WHAT TO PRODUCE:
Take the data below and repeat it exactly.

^^^^^^^^

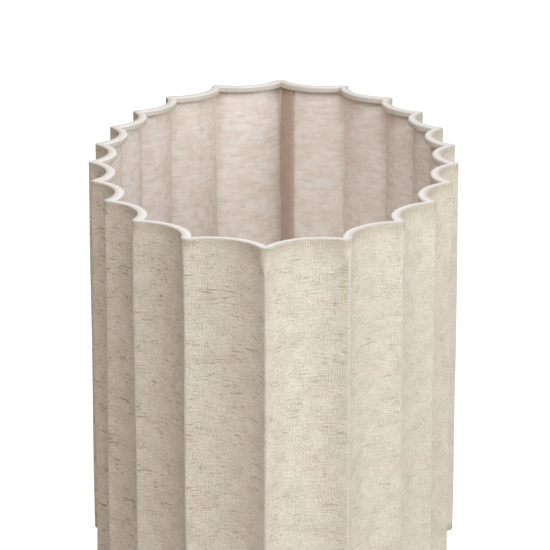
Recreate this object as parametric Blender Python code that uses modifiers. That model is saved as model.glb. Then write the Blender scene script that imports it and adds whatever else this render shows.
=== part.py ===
"""Fluted oval lamp shade: a linen cover folded over two fluted rim bars, a
translucent liner, and a bottom fitter ring on four arms with a lift-out reducer.

Metres, +Z up. The origin is under the middle of the shade, level with its bottom
rim. The oval's long axis runs along Y and its short axis along X.
"""

import math

import bmesh
import bpy
from mathutils import Vector

# --- Driving dimensions -------------------------------------------------------

HALF_WIDTH = 0.073        # short half axis of the oval that the arris tips touch
HALF_LENGTH = 0.150       # long half axis of that oval
HEIGHT = 0.152            # rim to rim
FLUTES = 22               # hollow flutes round the oval, an arris between each pair
FLUTE_DEPTH = 0.100       # how far a flute dips below its tip centres, in chords
ARRIS_RADIUS = 0.0030     # rounding of each arris, measured on the cover's outside

CLEARANCE = 0.0003        # gap left between pieces that touch
LINEN = 0.0004            # cloth thickness
LINER = 0.0004            # stiffener thickness
BAR_WIDTH = 0.0022        # flat rim bars, across the wall
BAR_HEIGHT = 0.0014
HEM_CORNER = 0.0003       # chamfer where the cloth folds over a bar
SEAM_LAP = 0.010          # overlap where the sleeve is closed

FITTER_HEIGHT = 0.018     # underside of the fitter ring's inner land
FITTER_HOLE = 0.0205      # radius of the hole for a wide lamp holder
FITTER_LAND = 0.0250      # outer radius of the flat land round that hole
FITTER_RADIUS = 0.0290    # outer radius of the raised flange
FITTER_STEP = 0.0032      # rise from the land to the flange
FITTER_SHEET = 0.0010     # sheet metal thickness
ARM_RADIUS = 0.0012       # the four fitter arms
ARM_BEND = 0.006          # radius of the bend down to the bottom bar
ARM_FOOT = 0.0008         # height of an arm's lower end

REDUCER_HOLE = 0.0145     # radius of the hole for a narrow lamp holder
REDUCER_FLANGE = 0.0245   # radius of the flange that rests on the fitter's land
REDUCER_WALL = 0.0016     # plastic thickness
REDUCER_DROP = 0.0038     # how far the reducer's cup hangs below its flange

# --- Detail of the faceted solids -----------------------------------------------

FLUTE_STEPS = 5           # straight runs in each flute's arc
TIP_STEPS = 2             # straight runs round each arris
TURN_STEPS = 32           # faces round a turned piece
SHARPEST_TIP = 0.0003     # least arris radius on the layers furthest in

# --- Layers, as depths in from the cover's outer face -----------------------------

BAR_DEPTH = LINEN + CLEARANCE
RIM_WIDTH = 2 * BAR_DEPTH + BAR_WIDTH              # hem and bar together
RIM_HEIGHT = 2 * BAR_DEPTH + BAR_HEIGHT
TUCK_END = RIM_WIDTH / 2                           # the cloth's edge, under the bar
LINER_DEPTH = LINEN + CLEARANCE
LAP_DEPTH = LINER_DEPTH + LINER + CLEARANCE
ARM_DEPTH = BAR_DEPTH + BAR_WIDTH + CLEARANCE + ARM_RADIUS
LINER_MARGIN = BAR_DEPTH + BAR_HEIGHT + CLEARANCE  # rim to the liner's edge
LAP_MARGIN = RIM_HEIGHT + CLEARANCE                # rim to the lap's ends

SHADE_COLLECTION = "fluted_lamp_shade"
CUTTER_COLLECTION = "cutters"


# --- Plan of the flutes -------------------------------------------------------------

def ellipse_point(angle):
    """Point of the tips' oval; angle 0 is its front end, growing anticlockwise."""
    return Vector((HALF_WIDTH * math.sin(angle), -HALF_LENGTH * math.cos(angle)))


def evenly_spaced_angles(count, samples=7200):
    """Angles that part the tips' oval into stretches of equal length."""
    angles = [2 * math.pi * i / samples for i in range(samples + 1)]
    reached = [0.0]
    for low, high in zip(angles, angles[1:]):
        step = (ellipse_point(high) - ellipse_point(low)).length
        reached.append(reached[-1] + step)
    found = []
    sample = 0
    for index in range(count):
        target = reached[-1] * index / count
        while reached[sample] < target - 1e-12:
            sample += 1
        found.append(angles[sample])
    return found


def inward_normal(angle):
    """Unit normal of the oval at an angle, pointing into the shade."""
    normal = Vector((-HALF_LENGTH * math.sin(angle), HALF_WIDTH * math.cos(angle)))
    return normal.normalized()


def tip_centres():
    """Centres of the arris roundings, one per arris."""
    angles = evenly_spaced_angles(FLUTES)
    return [ellipse_point(a) + ARRIS_RADIUS * inward_normal(a) for a in angles]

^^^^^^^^

RESULT OF THIS EXERCISE:
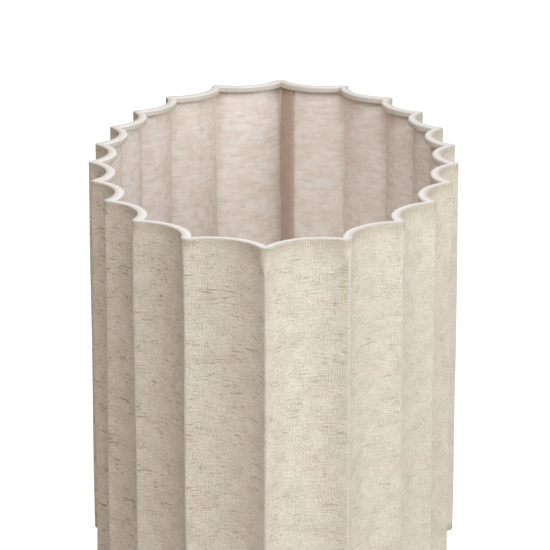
Recreate this object as parametric Blender Python code that uses modifiers. That model is saved as model.glb. Then write the Blender scene script that imports it and adds whatever else this render shows.
=== part.py ===
"""Fluted oval lamp shade: a linen cover folded over two fluted rim bars, a
translucent liner, and a bottom fitter ring on four arms with a lift-out reducer.

Metres, +Z up. The origin is under the middle of the shade, level with its bottom
rim. The oval's long axis runs along Y and its short axis along X.
"""

import math

import bmesh
import bpy
from mathutils import Vector

# --- Driving dimensions -------------------------------------------------------

HALF_WIDTH = 0.073        # short half axis of the oval that the arris tips touch
HALF_LENGTH = 0.150       # long half axis of that oval
HEIGHT = 0.152            # rim to rim
FLUTES = 22               # hollow flutes round the oval, an arris between each pair
FLUTE_DEPTH = 0.100       # how far a flute dips below its tip centres, in chords
ARRIS_RADIUS = 0.0030     # rounding of each arris, measured on the cover's outside

CLEARANCE = 0.0003        # gap left between pieces that touch
LINEN = 0.0004            # cloth thickness
LINER = 0.0004            # stiffener thickness
BAR_WIDTH = 0.0022        # flat rim bars, across the wall
BAR_HEIGHT = 0.0014
HEM_CORNER = 0.0003       # chamfer where the cloth folds over a bar
SEAM_LAP = 0.010          # overlap where the sleeve is closed

FITTER_HEIGHT = 0.018     # underside of the fitter ring's inner land
FITTER_HOLE = 0.0205      # radius of the hole for a wide lamp holder
FITTER_LAND = 0.0250      # outer radius of the flat land round that hole
FITTER_RADIUS = 0.0290    # outer radius of the raised flange
FITTER_STEP = 0.0032      # rise from the land to the flange
FITTER_SHEET = 0.0010     # sheet metal thickness
ARM_RADIUS = 0.0012       # the four fitter arms
ARM_BEND = 0.006          # radius of the bend down to the bottom bar
ARM_FOOT = 0.0008         # height of an arm's lower end

REDUCER_HOLE = 0.0145     # radius of the hole for a narrow lamp holder
REDUCER_FLANGE = 0.0245   # radius of the flange that rests on the fitter's land
REDUCER_WALL = 0.0016     # plastic thickness
REDUCER_DROP = 0.0038     # how far the reducer's cup hangs below its flange

# --- Detail of the faceted solids -----------------------------------------------

FLUTE_STEPS = 5           # straight runs in each flute's arc
TIP_STEPS = 2             # straight runs round each arris
TURN_STEPS = 32           # faces round a turned piece
SHARPEST_TIP = 0.0003     # least arris radius on the layers furthest in

# --- Layers, as depths in from the cover's outer face -----------------------------

BAR_DEPTH = LINEN + CLEARANCE
RIM_WIDTH = 2 * BAR_DEPTH + BAR_WIDTH              # hem and bar together
RIM_HEIGHT = 2 * BAR_DEPTH + BAR_HEIGHT
TUCK_END = RIM_WIDTH / 2                           # the cloth's edge, under the bar
LINER_DEPTH = LINEN + CLEARANCE
LAP_DEPTH = LINER_DEPTH + LINER + CLEARANCE
ARM_DEPTH = BAR_DEPTH + BAR_WIDTH + CLEARANCE + ARM_RADIUS
LINER_MARGIN = BAR_DEPTH + BAR_HEIGHT + CLEARANCE  # rim to the liner's edge
LAP_MARGIN = RIM_HEIGHT + CLEARANCE                # rim to the lap's ends

SHADE_COLLECTION = "fluted_lamp_shade"
CUTTER_COLLECTION = "cutters"


# --- Plan of the flutes -------------------------------------------------------------

def ellipse_point(angle):
    """Point of the tips' oval; angle 0 is its front end, growing anticlockwise."""
    return Vector((HALF_WIDTH * math.sin(angle), -HALF_LENGTH * math.cos(angle)))


def evenly_spaced_angles(count, samples=7200):
    """Angles that part the tips' oval into stretches of equal length."""
    angles = [2 * math.pi * i / samples for i in range(samples + 1)]
    reached = [0.0]
    for low, high in zip(angles, angles[1:]):
        step = (ellipse_point(high) - ellipse_point(low)).length
        reached.append(reached[-1] + step)
    found = []
    sample = 0
    for index in range(count):
        target = reached[-1] * index / count
        while reached[sample] < target - 1e-12:
            sample += 1
        found.append(angles[sample])
    return found


def inward_normal(angle):
    """Unit normal of the oval at an angle, pointing into the shade."""
    normal = Vector((-HALF_LENGTH * math.sin(angle), HALF_WIDTH * math.cos(angle)))
    return normal.normalized()


def tip_centres():
    """Centres of the arris roundings, one per arris."""
    angles = evenly_spaced_angles(FLUTES)
    return [ellipse_point(a) + ARRIS_RADIUS * inward_normal(a) for a in angles]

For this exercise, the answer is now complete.